(Records contained in a dataset)
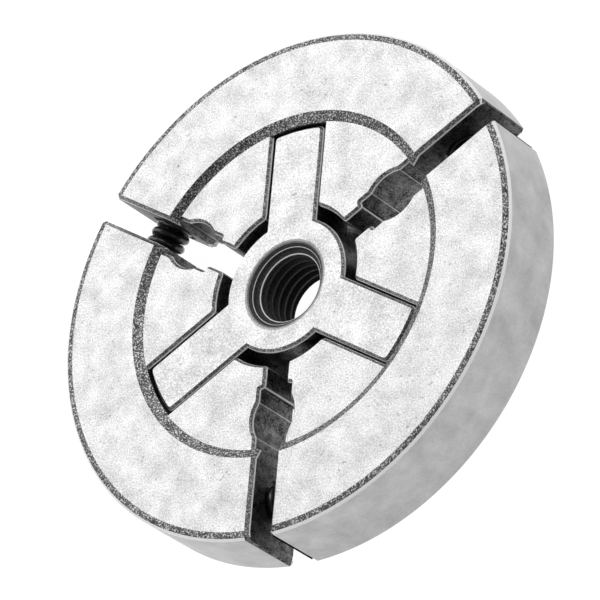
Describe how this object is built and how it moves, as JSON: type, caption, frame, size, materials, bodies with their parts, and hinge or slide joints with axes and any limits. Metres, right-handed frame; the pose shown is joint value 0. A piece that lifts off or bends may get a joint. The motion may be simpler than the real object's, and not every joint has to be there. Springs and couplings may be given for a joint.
{
  "type": "centrifugal clutch",
  "caption": "Flat round centrifugal clutch: a threaded three-armed hub carries sliding friction shoes with wide rims, held in by small extension springs across the gaps.",
  "frame": {"origin": "on the bore axis, in the plane of the shoes' back faces, on which the part lies", "axes": "+Z along the bore axis, towards the front, where the thread has its wide lead-in; shoe 1's arm points along +Y"},
  "size_m": [0.065, 0.065, 0.0094],
  "materials": {
    "hub_steel": "sintered steel, blasted, fine speckle",
    "shoe_steel": "sintered steel, blasted faces and a smooth satin rim",
    "spring_steel": "oil-tempered wire, nearly black, slight gloss"
  },
  "bodies": {
    "hub": {"spider_hub": "hub_steel"},
    "shoe_1": {"shoe_1": "shoe_steel"},
    "shoe_2": {"shoe_2": "shoe_steel"},
    "shoe_3": {"shoe_3": "shoe_steel"},
    "spring_1": {"spring_1": "spring_steel"},
    "spring_2": {"spring_2": "spring_steel"},
    "spring_3": {"spring_3": "spring_steel"}
  },
  "joints": [
    {"name": "shoe_1_slide", "type": "slide", "parent": "hub", "child": "shoe_1", "axis": [0, 1, 0], "range_m": [0, 0.0015], "stiffness_N_per_m": 10000, "springref_m": -0.001},
    {"name": "shoe_2_slide", "type": "slide", "parent": "hub", "child": "shoe_2", "axis": [-0.866, -0.5, 0], "range_m": [0, 0.0015], "stiffness_N_per_m": 10000, "springref_m": -0.001},
    {"name": "shoe_3_slide", "type": "slide", "parent": "hub", "child": "shoe_3", "axis": [0.866, -0.5, 0], "range_m": [0, 0.0015], "stiffness_N_per_m": 10000, "springref_m": -0.001},
    {"name": "spring_1_stretch", "type": "slide", "parent": "shoe_1", "child": "spring_1", "axis": [-0.5, -0.866, 0], "range_m": [0, 0.0026], "deforming": ["spring_1"]},
    {"name": "spring_2_stretch", "type": "slide", "parent": "shoe_2", "child": "spring_2", "axis": [1, 0, 0], "range_m": [0, 0.0026], "deforming": ["spring_2"]},
    {"name": "spring_3_stretch", "type": "slide", "parent": "shoe_3", "child": "spring_3", "axis": [-0.5, 0.866, 0], "range_m": [0, 0.0026], "deforming": ["spring_3"]}
  ],
  "couplings": [
    {"joint": "shoe_2_slide", "follows": "shoe_1_slide", "ratio": 1},
    {"joint": "shoe_3_slide", "follows": "shoe_1_slide", "ratio": 1},
    {"joint": "spring_1_stretch", "follows": "shoe_1_slide", "ratio": 1.7321},
    {"joint": "spring_2_stretch", "follows": "shoe_1_slide", "ratio": 1.7321},
    {"joint": "spring_3_stretch", "follows": "shoe_1_slide", "ratio": 1.7321}
  ]
}
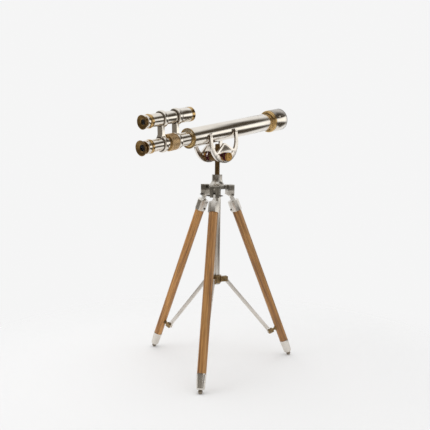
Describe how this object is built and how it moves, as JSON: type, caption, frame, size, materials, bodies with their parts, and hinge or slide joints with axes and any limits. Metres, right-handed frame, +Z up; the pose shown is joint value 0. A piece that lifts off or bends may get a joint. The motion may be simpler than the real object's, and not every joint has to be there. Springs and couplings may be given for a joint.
{
  "type": "decorative telescope",
  "caption": "Decorative tabletop telescope with a smaller sighting scope clamped above it, carried by a tilting yoke on a folding wooden tripod with a bar spreader.",
  "frame": {"origin": "middle of the bounding box at floor level", "axes": "+Z up, +X along the sight line towards the objective, the side with the near knob faces -Y"},
  "size_m": [0.3726, 0.2528, 0.4804],
  "materials": {
    "nickel": "polished nickel plate",
    "satin_nickel": "satin nickel plate",
    "brass": "antique lacquered",
    "dark_brass": "dark antique patina",
    "knurled_brass": "knurled, dull",
    "cast_nickel": "tumbled nickel casting",
    "dark_casting": "rough dark nickel",
    "dark_steel": "darkened steel",
    "washer": "dyed maroon",
    "wood": "satin varnish, fine straight grain",
    "glass": "clear polished"
  },
  "bodies": {
    "tripod_head": {"head_casting": "dark_casting", "lug_screws": "dark_steel", "hip_pins": "dark_steel", "centre_column": "satin_nickel", "column_stop": "satin_nickel"},
    "pan": {"pan_post": "dark_brass", "post_collar": "dark_casting", "tilt_barrel": "dark_brass", "tilt_axle": "brass", "inner_washers": "washer"},
    "tube": {"yoke_near": "cast_nickel", "yoke_far": "cast_nickel", "outer_washers": "washer", "yoke_screws": "nickel", "main_tube": "nickel", "tube_collar": "brass", "objective_ring": "brass", "lens_hood": "nickel", "hood_screw": "nickel", "objective_lens": "glass"},
    "near_knob": {"knob_near": "brass"},
    "far_knob": {"knob_far": "brass"},
    "focus": {"draw_tube": "nickel", "clamp_rear": "nickel", "clamp_front": "nickel", "clamp_screws": "dark_steel", "eyepiece_sleeve": "nickel", "eyepiece_ring": "brass", "eyepiece_drum": "nickel", "eyecup": "brass", "eye_lens": "glass", "finder_tube": "nickel", "finder_ring": "brass", "finder_bell": "nickel", "finder_bezel": "brass", "finder_lens": "glass"},
    "wheel": {"focus_wheel": "knurled_brass"},
    "finder_eyepiece": {"finder_drum": "nickel", "finder_eyecup": "brass", "finder_eye_lens": "glass"},
    "hub": {"spreader_hub": "dark_brass", "hub_pins": "dark_steel"},
    "front_leg": {"socket_front": "satin_nickel", "fixings_front": "dark_steel", "leg_front": "wood", "foot_front": "satin_nickel", "bracket_front": "dark_brass"},
    "front_bar": {"bar_front": "satin_nickel"},
    "left_leg": {"socket_left": "satin_nickel", "fixings_left": "dark_steel", "leg_left": "wood", "foot_left": "satin_nickel", "bracket_left": "dark_brass"},
    "left_bar": {"bar_left": "satin_nickel"},
    "right_leg": {"socket_right": "satin_nickel", "fixings_right": "dark_steel", "leg_right": "wood", "foot_right": "satin_nickel", "bracket_right": "dark_brass"},
    "right_bar": {"bar_right": "satin_nickel"}
  },
  "joints": [
    {"name": "pan_turn", "type": "hinge", "parent": "tripod_head", "child": "pan", "pos_m": [0.00037, -0.03396, 0.36], "axis": [0, 0, 1], "continuous": true},
    {"name": "tilt", "type": "hinge", "parent": "pan", "child": "tube", "pos_m": [0.00037, -0.03396, 0.387], "axis": [0, -1, 0], "range_deg": [-54, 50.9]},
    {"name": "near_knob_turn", "type": "hinge", "parent": "pan", "child": "near_knob", "pos_m": [0.00037, -0.06096, 0.387], "axis": [0, -1, 0], "range_deg": [0, 360]},
    {"name": "far_knob_turn", "type": "hinge", "parent": "pan", "child": "far_knob", "pos_m": [0.00037, -0.00696, 0.387], "axis": [0, 1, 0], "range_deg": [0, 360]},
    {"name": "focus_slide", "type": "slide", "parent": "tube", "child": "focus", "axis": [0.9876, 0, 0.1573], "range_m": [-0.03, 0.02]},
    {"name": "wheel_turn", "type": "hinge", "parent": "focus", "child": "wheel", "pos_m": [-0.11738, -0.03396, 0.41169], "axis": [0.9876, 0, 0.1573], "continuous": true},
    {"name": "finder_focus", "type": "slide", "parent": "focus", "child": "finder_eyepiece", "axis": [0.9876, 0, 0.1573], "range_m": [-0.012, 0]},
    {"name": "front_fold", "type": "hinge", "parent": "tripod_head", "child": "front_leg", "pos_m": [-0.02243, -0.04916, 0.3175], "axis": [0.5548, -0.832, 0], "range_deg": [0, 18]},
    {"name": "left_fold", "type": "hinge", "parent": "tripod_head", "child": "left_leg", "pos_m": [-0.0014, -0.00662, 0.3175], "axis": [-0.9979, -0.0645, 0], "range_deg": [0, 18]},
    {"name": "right_fold", "type": "hinge", "parent": "tripod_head", "child": "right_leg", "pos_m": [0.02493, -0.0461, 0.3175], "axis": [0.4431, 0.8965, 0], "range_deg": [0, 18]},
    {"name": "hub_slide", "type": "slide", "parent": "tripod_head", "child": "hub", "axis": [0, 0, 1], "range_m": [0, 0.018]},
    {"name": "front_bar_swing", "type": "hinge", "parent": "hub", "child": "front_bar", "pos_m": [-0.01544, -0.0445, 0.16], "axis": [0.5548, -0.832, 0], "range_deg": [0, 38]},
    {"name": "left_bar_swing", "type": "hinge", "parent": "hub", "child": "left_bar", "pos_m": [-0.00086, -0.015, 0.16], "axis": [-0.9979, -0.0645, 0], "range_deg": [0, 38]},
    {"name": "right_bar_swing", "type": "hinge", "parent": "hub", "child": "right_bar", "pos_m": [0.0174, -0.04238, 0.16], "axis": [0.4431, 0.8965, 0], "range_deg": [0, 38]}
  ],
  "couplings": [
    {"joint": "left_fold", "follows": "front_fold", "ratio": 1},
    {"joint": "right_fold", "follows": "front_fold", "ratio": 1},
    {"joint": "hub_slide", "follows": "front_fold", "m_per_rad": 0.05654},
    {"joint": "front_bar_swing", "follows": "front_fold", "ratio": 2.0936},
    {"joint": "left_bar_swing", "follows": "front_fold", "ratio": 2.0936},
    {"joint": "right_bar_swing", "follows": "front_fold", "ratio": 2.0936}
  ]
}
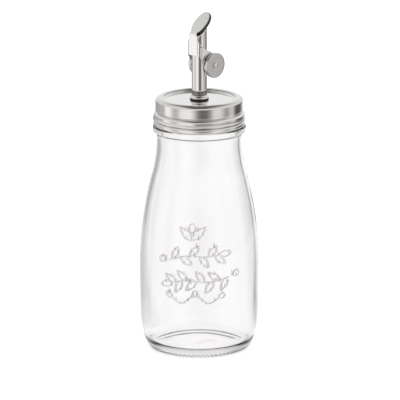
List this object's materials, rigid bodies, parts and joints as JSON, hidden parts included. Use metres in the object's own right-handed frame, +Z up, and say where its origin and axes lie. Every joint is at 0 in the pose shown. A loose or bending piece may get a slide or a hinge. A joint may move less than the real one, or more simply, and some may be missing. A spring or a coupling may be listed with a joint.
{
  "type": "glass oil bottle with gravity flap pourer",
  "caption": "Clear glass oil bottle with a two-piece screw lid and an upright steel spout, closed by a hinged flap that a pair of disc weights keeps shut.",
  "frame": {"origin": "centre of the ring that the bottle stands on", "axes": "+Z up along the bottle, +X towards the side that it pours from, Y along the flap's hinge pin"},
  "size_m": [0.0738, 0.0738, 0.2105],
  "materials": {
    "clear_glass": "clear, smooth",
    "brushed_steel": "brushed",
    "polished_steel": "polished",
    "pale_rubber": "matt",
    "black_rubber": "matt"
  },
  "bodies": {
    "bottle": {"bottle": "clear_glass"},
    "pourer": {"lid_disc": "polished_steel", "lid_gasket": "pale_rubber", "spout_tube": "polished_steel", "spout_collar": "polished_steel", "spout_ring": "black_rubber", "spout_washer": "black_rubber", "spout_nut": "brushed_steel", "pivot_pin": "brushed_steel"},
    "band": {"screw_band": "brushed_steel"},
    "flap": {"flap": "polished_steel", "flap_seal": "black_rubber", "weight_near": "brushed_steel", "weight_far": "brushed_steel", "rivet_near": "polished_steel", "rivet_far": "polished_steel"}
  },
  "joints": [
    {"name": "lid_lift", "type": "slide", "parent": "bottle", "child": "pourer", "axis": [0, 0, 1], "range_m": [0, 0.0033]},
    {"name": "band_turn", "type": "hinge", "parent": "pourer", "child": "band", "pos_m": [0, 0, 0.15], "axis": [0, 0, 1], "range_deg": [0, 396]},
    {"name": "flap_tilt", "type": "hinge", "parent": "pourer", "child": "flap", "pos_m": [0, 0, 0.1822], "axis": [0, -1, 0], "range_deg": [0, 60]}
  ],
  "couplings": [
    {"joint": "lid_lift", "follows": "band_turn", "m_per_rad": 0.00047746}
  ]
}
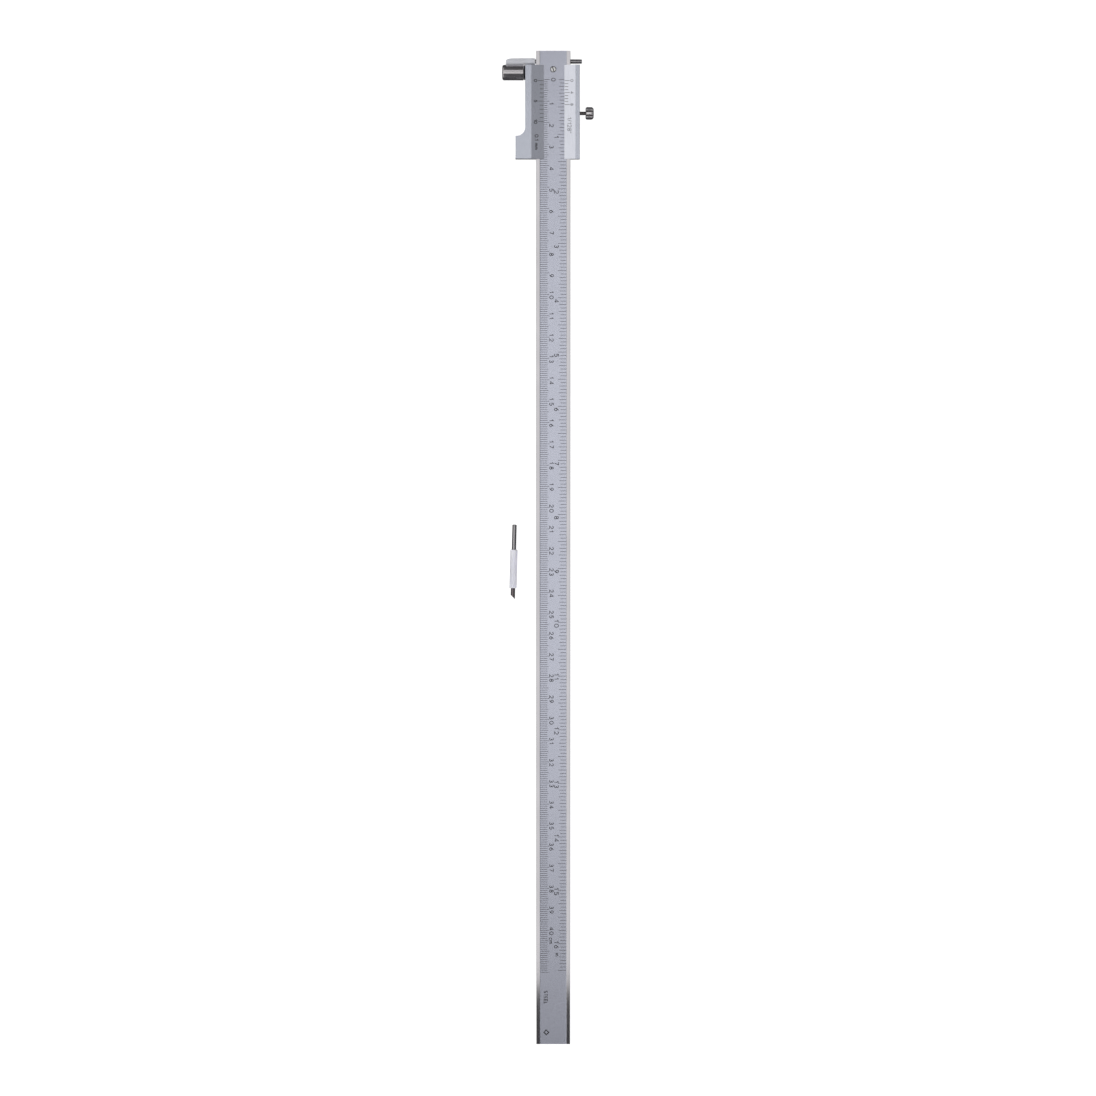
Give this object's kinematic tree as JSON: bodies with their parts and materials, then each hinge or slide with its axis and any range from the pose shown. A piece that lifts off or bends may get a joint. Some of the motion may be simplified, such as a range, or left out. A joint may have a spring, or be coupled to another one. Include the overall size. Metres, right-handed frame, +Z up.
{
  "type": "marking vernier caliper",
  "caption": "Marking vernier caliper: a long scaled beam with a crosswise scriber, a slider with guide roller, thumb hook and lock screw, and a spare scriber beside it.",
  "frame": {"origin": "middle of the footprint, on the surface that the slider's back lies on", "axes": "+Y along the beam towards the scriber, +Z up out of the scale face, +X from the guide roller towards the lock screw"},
  "size_m": [0.0428, 0.4678, 0.008],
  "materials": {
    "beam_steel": "satin chrome scale face between two ground lands",
    "slider_steel": "satin chrome, ground flats",
    "knob_steel": "satin, fluted",
    "screw_steel": "turned",
    "scriber_steel": "ground and bright",
    "carbide": "ground, dull",
    "roller_steel": "hardened and polished",
    "bronze": "machined bronze",
    "brass": "turned brass",
    "black_oxide": "blackened steel",
    "grey_sleeve": "soft pale grey sleeve",
    "white_sleeve": "soft white sleeve",
    "engraving": "black filled engraving"
  },
  "bodies": {
    "slider": {"slider": "slider_steel", "gib_strip": "bronze", "gib_screw_upper": "screw_steel", "gib_screw_lower": "screw_steel", "roller_axle": "screw_steel", "roller_spacer": "black_oxide"},
    "beam": {"beam": "beam_steel"},
    "clamp_screw": {"scriber_clamp_screw": "screw_steel"},
    "scriber": {"scriber_shank": "scriber_steel", "scriber_tip": "carbide"},
    "scriber_sleeve": {"scriber_sleeve": "grey_sleeve"},
    "roller": {"guide_roller": "roller_steel", "roller_bush_inner": "bronze", "roller_bush_outer": "bronze"},
    "lock_pad": {"lock_pad": "brass"},
    "lock_screw": {"lock_stud": "screw_steel", "lock_knob": "knob_steel"},
    "spare_scriber": {"spare_scriber_shank": "scriber_steel", "spare_scriber_tip": "carbide"},
    "spare_sleeve": {"spare_scriber_sleeve": "white_sleeve"}
  },
  "joints": [
    {"name": "beam_slide", "type": "slide", "parent": "slider", "child": "beam", "axis": [0, 1, 0], "range_m": [0, 0.415]},
    {"name": "clamp_screw_turn", "type": "hinge", "parent": "beam", "child": "clamp_screw", "pos_m": [0.00245, 0.22525, 0.0045], "axis": [0, 0, 1], "range_deg": [-15, 180]},
    {"name": "scriber_slide", "type": "slide", "parent": "beam", "child": "scriber", "axis": [-1, 0, 0], "range_m": [-0.0004, 0.01]},
    {"name": "sleeve_slide", "type": "slide", "parent": "scriber", "child": "scriber_sleeve", "axis": [-1, 0, 0], "range_m": [0, 0.02]},
    {"name": "roller_spin", "type": "hinge", "parent": "slider", "child": "roller", "pos_m": [-0.01635, 0.2238, 0.00405], "axis": [1, 0, 0], "continuous": true},
    {"name": "lock_screw_turn", "type": "hinge", "parent": "lock_pad", "child": "lock_screw", "pos_m": [0.0195, 0.20485, 0.00405], "axis": [1, 0, 0], "range_deg": [-90, 540]},
    {"name": "lock_pad_slide", "type": "slide", "parent": "slider", "child": "lock_pad", "axis": [1, 0, 0], "range_m": [-0.0001, 0.0006]},
    {"name": "spare_lift", "type": "slide", "parent": "slider", "child": "spare_scriber", "axis": [0, 0, 1], "range_m": [0, 0.05]},
    {"name": "spare_sleeve_slide", "type": "slide", "parent": "spare_scriber", "child": "spare_sleeve", "axis": [-0.0244, -0.9997, 0], "range_m": [-0.011, 0.025]}
  ],
  "couplings": [
    {"joint": "lock_screw_turn", "follows": "lock_pad_slide", "rad_per_m": 15708}
  ]
}
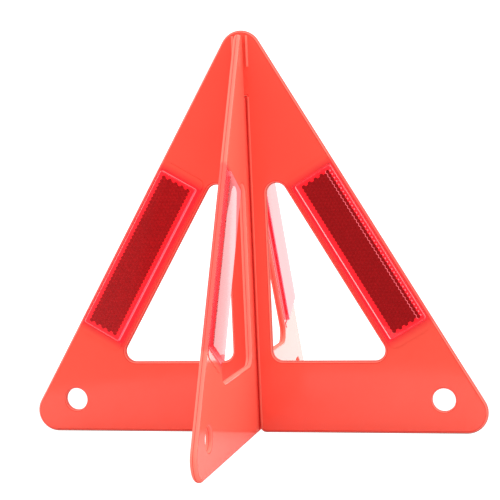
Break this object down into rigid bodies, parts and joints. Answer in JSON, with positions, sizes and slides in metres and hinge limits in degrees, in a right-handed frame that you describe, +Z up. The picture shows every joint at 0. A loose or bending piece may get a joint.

** WORK REQUIRED **
Gather and return every line that holds the string "rigid".

** OUTPUT FOR THIS TASK **
List this object's materials, rigid bodies, parts and joints as JSON, hidden parts included. Use metres in the object's own right-handed frame, +Z up, and say where its origin and axes lie. Every joint is at 0 in the pose shown. A loose or bending piece may get a slide or a hinge. A joint may move less than the real one, or more simply, and some may be missing. A spring or a coupling may be listed with a joint.
Break this object down into rigid bodies, parts and joints. Answer in JSON, with positions, sizes and slides in metres and hinge limits in degrees, in a right-handed frame that you describe, +Z up. The picture shows every joint at 0. A loose or bending piece may get a joint.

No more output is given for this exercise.